Serine proteinases are one of the four functional groups of the proteinases enzymes. They are widely distributed in the nature, and can be found in both eukariotyc as well as prokaryotic organisms. The key characterisic of serine proteinases consists of having a serine aminoacid in the active site.

The serine proteinases have been extensively studied, both by kinetic methods in solution, as well as by x-ray structural studies. Thanks to these study methodologies, the associate reaction mechanism has been stated. Following, in the next section, the serine proteinase catalysis is described.

In general, proteinases describe a very extensive group of enzymes that catalyse the hydrolysis of covalent peptidic bonds. More specifically, the catalytic mechanism of serine protreinases is a chemical reaction in which a peptide bond of a polypeptide chain is cleaved, producing two newer smaller peptides.

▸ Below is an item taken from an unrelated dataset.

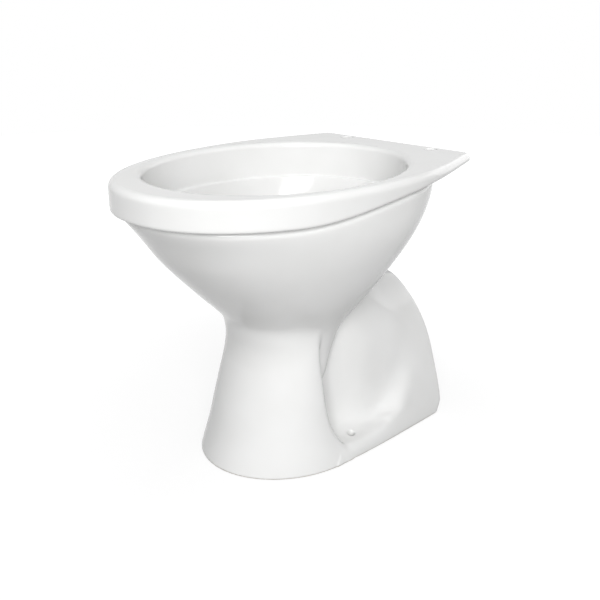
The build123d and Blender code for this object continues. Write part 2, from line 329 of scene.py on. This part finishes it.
def arch(x, y, z, spread):
    """Signed distance from the arched section at each depth."""
    turn = np.degrees(np.arctan2(z - eye_z, np.abs(x)))
    reach = np.hypot(x, z - eye_z)
    i = np.clip(y, 0, len(spread) - 1.001)
    j = np.clip((turn + 90) * 4, 0, spread.shape[1] - 1.001)
    a, b = i.astype(int), j.astype(int)
    s, t = i - a, j - b
    edge = (spread[a, b] * (1 - s) * (1 - t) + spread[a + 1, b] * s * (1 - t)
            + spread[a, b + 1] * (1 - s) * t + spread[a + 1, b + 1] * s * t)
    lean = (spread[a, b + 1] - spread[a, b]) / math.radians(0.25) / edge
    return (reach - edge) / np.sqrt(1 + lean**2)


def casing(x, y, z):
    """Solid outside of the rear casing, from inside the column to the rear arch."""
    begin = np.interp(z, (0, 14, 60), (-12, 0, -40))
    section = np.maximum(arch(x, y, z, outer_fan), begin - y)
    return sponge_meet(section, y - casing_rear, np.interp(z, (0, 6, 16, 30), (26, 20, 10, 8)))


def casing_hollow(x, y, z):
    """Space behind the casing wall, open at the back and below."""
    return np.maximum(np.maximum(arch(x, y, z, inner_fan), 6 - y), z - 240)


print("casing fans:", outer_fan.shape, inner_fan.shape)

# %% [markdown]
# ## The rim and the seat deck
# The rim is a hollow box that carries the flush water. From outside it is a band 36 mm deep at the
# front whose lower edge sweeps up until only a thin deck is left at the back corners. Its plan is an
# egg in front and two gently bent sides behind.

# %% Rim band
def bend(a, b, c, d, count=160):
    """Points on a cubic curve with these four handles."""
    t = np.linspace(0, 1, count)[:, None]
    a, b, c, d = (np.array(p, float) for p in (a, b, c, d))
    return (1 - t) ** 3 * a + 3 * (1 - t) ** 2 * t * b + 3 * (1 - t) * t**2 * c + t**3 * d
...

The serine proteinase catalysis is based on a nucleophilic attack to scissile bond of target polypeptide by a serine (Ser) aminoacid, contained in the active site of the protein. Moreover, this nucleophilic property of the serine (ser) is improved by the presence of the aminoacid histidine (His), which accepts a proton donated by a third aminoacid of the active site: the aspartate (Asp). These three aminoacids: serine (Ser), histine (His), and aspartate (Asp), are located very near one another near the heart of the enzyme, and play an essential role in the cleaving ability of the serine proteinases. They built the catalytic triad.

In a more detailed way, the serine proteinase catalysis is composed by a set of ordered steps. The peptide cleavage can be seen as a ping-pong catalysis process. Firstly, a substrate binds (in this case, the polypeptide being cleaved), then a product is released: the N-terminus half of the peptide. Secondly, another substrate binds (in this case, water), and finally, another product is released: the C-terminus half of the polypeptide binded at the beging. Following each sub-process is presented:

1. The deprotonated aminoacid histine (His) acts as a general base to attract a proton from serine (Ser). This enhances the nucleophilicty, and causes an attack to the electrophilic C of the amide, creating the oxyanion tetrahedral intermediate. The histine aminoacid (His), which has acquired positive charge, is stabilized by the aspartate (Asp) aminoacid.

2. The oxyanion hole collapses back to form a double bond between the O and the original carbonyl C, with the amine product as the leaving group. The protonated histine (His) acts as a general acid donating a proton to the amine leaving group, regenerating the unprotonated histine (His).

3. The mechanism repeats itself only now with water as the nucleophile, which attacks the acyl-enzyme intermediate, to form the tetrahedral intermediate.

4. The intermediate collapses again, releasing the C-terminus as the leaving group which gets reprotonated by the histine (His). This regenerates both the histine (His) and the serine (Ser) to the normal protonation state. Finally, the serine proteianse is ready for another catalytic round of activity.

In the following section, the common structural features of serine proteinases are presented.

The serine protreinases have four important strucutural traits that facilitate the mechanism of catalysis described above.

• Catalytic triad. It is a group of three side chains: aspartate (Asp), histine (His), and serine (Ser), which are close to each other in the active site of the protein, although they are far apart in the aminoacid sequence of the polipeptide chain. They work toghether: the histine (His) is a general base, that can accept the proton from the hydroxyl group of the reactive serine (Ser), in this way, this facilitates the formation of the covalent tethaedral transition state. The aspartate (Asp) stabizes the positive charge of histine (His).

• Oxyanion hole. The stabilization and the tight binding of the tethaedral transition states is performed by providing a set of groups that forms hydrogen bonds to the negatively charged oxygen atom attached to the C₁. These groups forms a compacted space, or pocket named the oxyanion hole. The positive charge that develops on the (histine) His residue after it has accepted a proton, also stabilizes the negative charged transition state.

• Main chain substrate binding. In general, the serine protreinases have not substrate specifity. Thus, they can cleave peptide bonds with a variety of side chains adjacent to the scissible peptide bond. The cause is that polypetide substrates do not exhibit a specific binding to the enzyme through their main chain atoms, which form hydrogen bonds in a short antiparallel B sheet with main-chain atoms of a loop region in the enzyme.

• Specifity pocket. As it has been stated below, the serine proteinases have not absolute specifity. Even so, many of them show a preferece for particular side chain before the scissile bond was seen from the amino end of the polypeptide chain. For instance, the chymotrypsin has preference to cleave after large aromatic side chains, and the trypsin has a marked preference to cleave after Lys, or Arg side chains. In each case, the preferred side chain is oriented so as to fit into a space, or pocket of the enzyme, typically named specifity pocket.